Once word got out that I was from Vice, people began to treat me with the same fascination/caution as they would a volatile object. The door guy who checked me in got the biggest smile on his face and said he and his friends love the Dos and Don'ts, and I said, "Thank you, I write all of them." One of the marketing women from 360, the name of showcased cookware, started talking about online traffic and and the business-prospects of Twitter, but since I mainly tweet about haunted houses and Dunkin Donuts, I couldn't relate. The conversation ended with me recommending that she "tell the boys in the lab to make a 360 pot big enough to cook a turkey." Then she did one of those "I'm going to stand over there" things.

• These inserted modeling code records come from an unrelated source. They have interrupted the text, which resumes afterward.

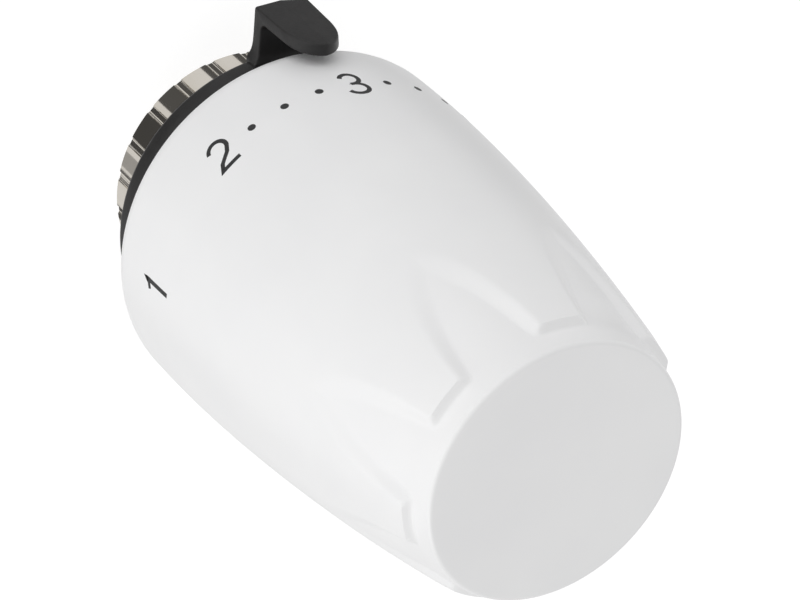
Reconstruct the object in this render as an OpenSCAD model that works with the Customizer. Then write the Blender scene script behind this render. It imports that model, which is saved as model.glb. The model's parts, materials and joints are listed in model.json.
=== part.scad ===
// Thermostatic radiator valve head with a liquid-filled sensor.
// Origin: centre of the union nut's mouth, the side that screws onto the valve.
// +Z runs along the head's axis from the valve to the front face; +X points at the setting pointer.
// Lengths are in millimetres, angles in degrees. One module draws one physical piece.

/* [Handgrip] */

// Largest radius of the handgrip
belly_r = 25; // [20:0.1:30]
// Height of the front face above the nut's mouth
head_height = 80.4; // [60:0.1:100]
// Height of the handgrip's rear edge
grip_rear_z = 14.4; // [12.5:0.1:16]
// Radius of the rounded corner at the rear edge
rear_corner_r = 3.6; // [1:0.1:6]
// Height at which the handgrip begins to taper
belly_z = 21.6; // [18:0.1:30]
// How fast the handgrip tapers towards the face
taper_rate = 0.0058; // [0.004:0.0001:0.01]
// How strongly the taper gathers towards the face
taper_power = 1.735; // [1:0.005:2.5]
// Wall thickness of the handgrip
grip_wall = 2.2; // [1.5:0.1:4]
// Number of thumb recesses round the handgrip
recess_count = 7; // [5:1:10]
// Depth of a thumb recess at its open end
recess_depth = 1.1; // [0.4:0.1:1.2]
// Length of a thumb recess
recess_length = 18.8; // [10:0.1:30]
// Angle a thumb recess spans at its open end
recess_span = 34; // [20:1:45]
// Shape of a recess's tip: 1 is an ellipse, more is a pointed arch
recess_point = 1.15; // [1:0.05:2]
// Width of the plain collar between the recesses and the face
collar_width = 3.4; // [1:0.1:8]
// Radius of the rounded rim of the face
face_rim_r = 0.6; // [0.3:0.1:3]
// Number of ribs that hold the drive sleeve inside the handgrip
inner_rib_count = 8; // [4:1:12]

/* [Index ring] */

// Outer radius of the index ring
ring_r = 21.4; // [19:0.1:24]
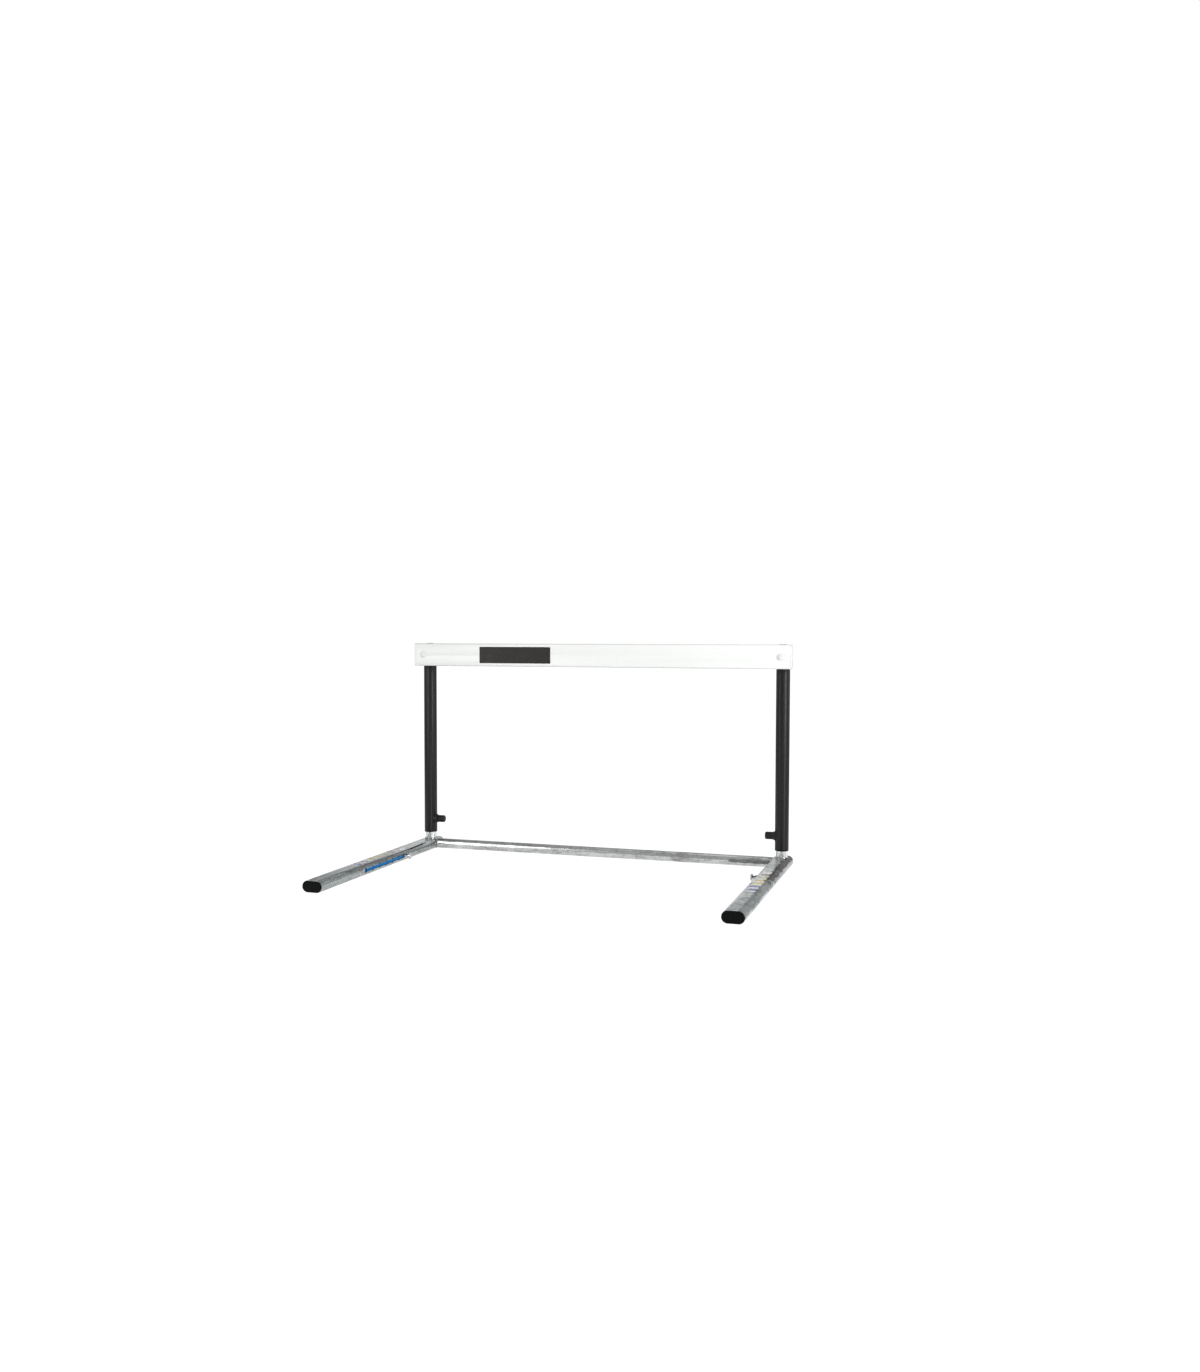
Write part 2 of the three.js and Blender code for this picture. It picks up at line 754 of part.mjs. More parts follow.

By the time the actual presentation started, I was about five or six wines in so the details are a little hazy. I do remember that there are five layers of stainless steel in each 360 pot and that cooking with vapour (as opposed to steam, which they never differentiated) "locks in the flavour". They kept describing how the food was "moist" and "stewing in its own juices", which started to gross me out, so I left.

On my way out, the enthusiastic Vice fan gave me a door prize: MY VERY OWN 360 POT! (I also took a wine glass, which wasn't a door prize, but in my state I thought I needed it.) The first thing I did when I got home was test the pot myself so I could call bullshit on my own watch. I was dismayed, however, when the awesome vapour locked in the Oriental flavour of my ramen. You win, 360.